Ace Realty, Inc. v. Looney

In Ace Realty, Inc. v. Looney, 1974 OK 96, 531 P.2d 1377 (Okla. 1974), the seller sought to terminate the rights of the purchaser under a real estate contract due to defects in the seller's title. Id. at 1378-79. The contract provided that the seller would have sixty days within which to meet any valid objections made by the buyer to the title. Defects to the title were not corrected within sixty days. Id. at 1379. The court held that the provision in the contract providing that the seller would have sixty days within which to meet valid objections to the title were for the benefit of the buyer and that the seller could not take advantage of this provision in the contract in an effort to avoid its own contractual obligations.
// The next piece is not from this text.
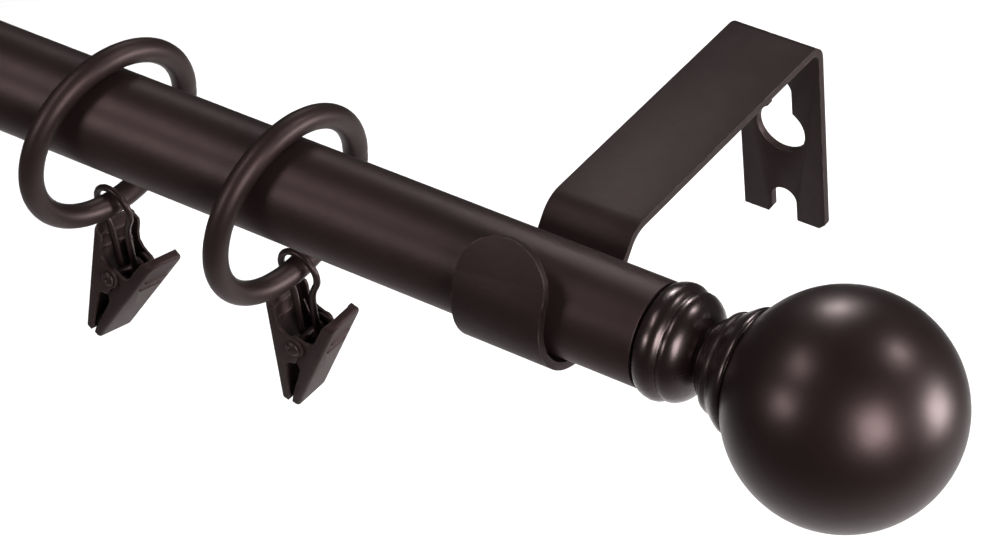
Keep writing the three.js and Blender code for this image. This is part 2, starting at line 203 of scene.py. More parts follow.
# Coats. Dust is the shade of the specks, and the edge shade is a lighter colour laid on every edge, part
# rubbed coat and part painted highlight; the depths are in metres.
coats = {
    "bronze": {
        "dark": (0.0125, 0.0068, 0.0068, 1),
        "light": (0.018, 0.0100, 0.0100, 1),
        "dust": (0.22, 0.20, 0.20, 1),
        "cloudScale": 28,
        "grainScale": 2600,
        "grainDepth": 0.000012,
        "peelScale": 620,
        "peelDepth": 0.00003,
        "specks": 190,
        "speckSize": 0.055,
        "gloss": (0.40, 0.50),
        "metal": 0.1,
        "sheen": (1.0, 0.74, 0.74, 1),
        "shine": 0.5,
        "wornAndHighlight": (0.085, 0.066, 0.064, 1),
        "coat": 0.0,
    },
    "glossBronze": {
        "dark": (0.009, 0.0045, 0.0045, 1),
        "light": (0.012, 0.0065, 0.0065, 1),
        "dust": (0.16, 0.14, 0.14, 1),
        "cloudScale": 22,
        "grainScale": 3200,
        "grainDepth": 0.000003,
        "peelScale": 240,
        "peelDepth": 0.00003,
        "specks": 120,
        "speckSize": 0.03,
        "gloss": (0.33, 0.40),
        "metal": 0.05,
        "sheen": (1.0, 0.72, 0.72, 1),
        "shine": 0.5,
        "wornAndHighlight": (0.05, 0.036, 0.036, 1),
        "coat": 0.1,
    },
    "strapBronze": {
        "dark": (0.0105, 0.0056, 0.0056, 1),
        "light": (0.0155, 0.0086, 0.0086, 1),
        "dust": (0.22, 0.20, 0.20, 1),
        "cloudScale": 40,
        "grainScale": 2400,
        "grainDepth": 0.000018,
        "peelScale": 520,
        "peelDepth": 0.00005,
        "specks": 210,
        "speckSize": 0.055,
        "gloss": (0.46, 0.58),
        "metal": 0.05,
        "sheen": (1.0, 0.74, 0.74, 1),
        "shine": 0.34,
        "wornAndHighlight": (0.085, 0.066, 0.064, 1),
        "coat": 0.0,
    },
    "turnedBronze": {
        "dark": (0.009, 0.0045, 0.0045, 1),
        "light": (0.012, 0.0065, 0.0065, 1),
        "dust": (0.16, 0.14, 0.14, 1),
        "cloudScale": 30,
        "grainScale": 3200,
        "grainDepth": 0.000003,
        "peelScale": 260,
        "peelDepth": 0.00002,
        "specks": 150,
        "speckSize": 0.03,
        "gloss": (0.23, 0.30),
        "metal": 0.05,
        "sheen": (1.0, 0.76, 0.76, 1),
        "shine": 0.6,
        "wornAndHighlight": (0.05, 0.036, 0.036, 1),
        "coat": 0.3,
    },
    "stampedBronze": {
        "dark": (0.0125, 0.0068, 0.0068, 1),
        "light": (0.020, 0.0115, 0.0115, 1),
        "dust": (0.16, 0.13, 0.13, 1),
        "cloudScale": 70,
        "grainScale": 2800,
        "grainDepth": 0.00002,
        "peelScale": 700,
        "peelDepth": 0.00004,
        "specks": 260,
        "speckSize": 0.05,
        "gloss": (0.56, 0.68),
        "metal": 0.0,
        "sheen": (1.0, 0.70, 0.70, 1),
        "shine": 0.42,
        "wornAndHighlight": (0.085, 0.066, 0.064, 1),
        "coat": 0.0,
    },
    "wireBronze": {
        "dark": (0.012, 0.0065, 0.0065, 1),
        "light": (0.017, 0.0100, 0.0100, 1),
        "dust": (0.18, 0.16, 0.16, 1),
        "cloudScale": 60,
        "grainScale": 3000,
        "grainDepth": 0.000008,
        "peelScale": 900,
        "peelDepth": 0.00002,
        "specks": 200,
        "speckSize": 0.04,
        "gloss": (0.34, 0.44),
        "metal": 0.1,
        "sheen": (1.0, 0.74, 0.74, 1),
        "shine": 0.5,
        "wornAndHighlight": (0.085, 0.066, 0.064, 1),
        "coat": 0.0,
    },
}


# Where the edges are painted lighter, part rubbed coat and part painted highlight: how far a rounded-over
# normal leaves the true one, broken up in patches
edgeWearAndHighlight = {
    "reach": 0.0006,
    "samples": 6,
    "match": (0.86, 0.985),
    "patchScale": 420,
    "patch": (0.38, 0.68),
}

# What the six coats have in common
skin = {
    "cloud": (0.35, 0.7),
    "chosenSpecks": (0.86, 0.88),
    "glossPerCloud": 6,
    "coatRoughness": 0.3,
}


# Lays a lighter colour on every sharp edge, in patches: part rubbed coat, part painted highlight standing in
# for the bright rims
def wornAndHighlitEdges(tree, place, shade, wornAndHighlight):
    rounded = addNode(tree, "ShaderNodeBevel", samples=edgeWearAndHighlight["samples"], Radius=edgeWearAndHighlight["reach"])
    straight = addNode(tree, "ShaderNodeNewGeometry")
    match = addNode(tree, "ShaderNodeVectorMath", operation="DOT_PRODUCT")
    tree.links.new(rounded.outputs["Normal"], match.inputs[0])
    tree.links.new(straight.outputs["Normal"], match.inputs[1])
    edge = ramp(tree, match.outputs["Value"], *edgeWearAndHighlight["match"], white, black)
    patches = ramp(tree, noise(tree, place, edgeWearAndHighlight["patchScale"], 4), *edgeWearAndHighlight["patch"])
    both = addNode(tree, "ShaderNodeMath", operation="MULTIPLY")
    tree.links.new(edge, both.inputs[0])
    tree.links.new(patches, both.inputs[1])
    return blendShades(tree, both.outputs[0], shade, wornAndHighlight)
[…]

Id. at 1380. In so holding, the court stated that "grounds available to the purchaser for rescission are not in general available to the seller for that purpose." The Ace Realty court concluded that, "in the absence of a contract provision to the contrary, the fact that there is a defect of title to the land sold does not authorize a rescission by the seller, since the purchaser may insist on what the seller is able to convey." Id. Ace Realty, Inc., is an expression of the principle that the failure of a seller to provide a merchantable or marketable title in accordance with the real estate contract does not permit the seller to forfeit the contract.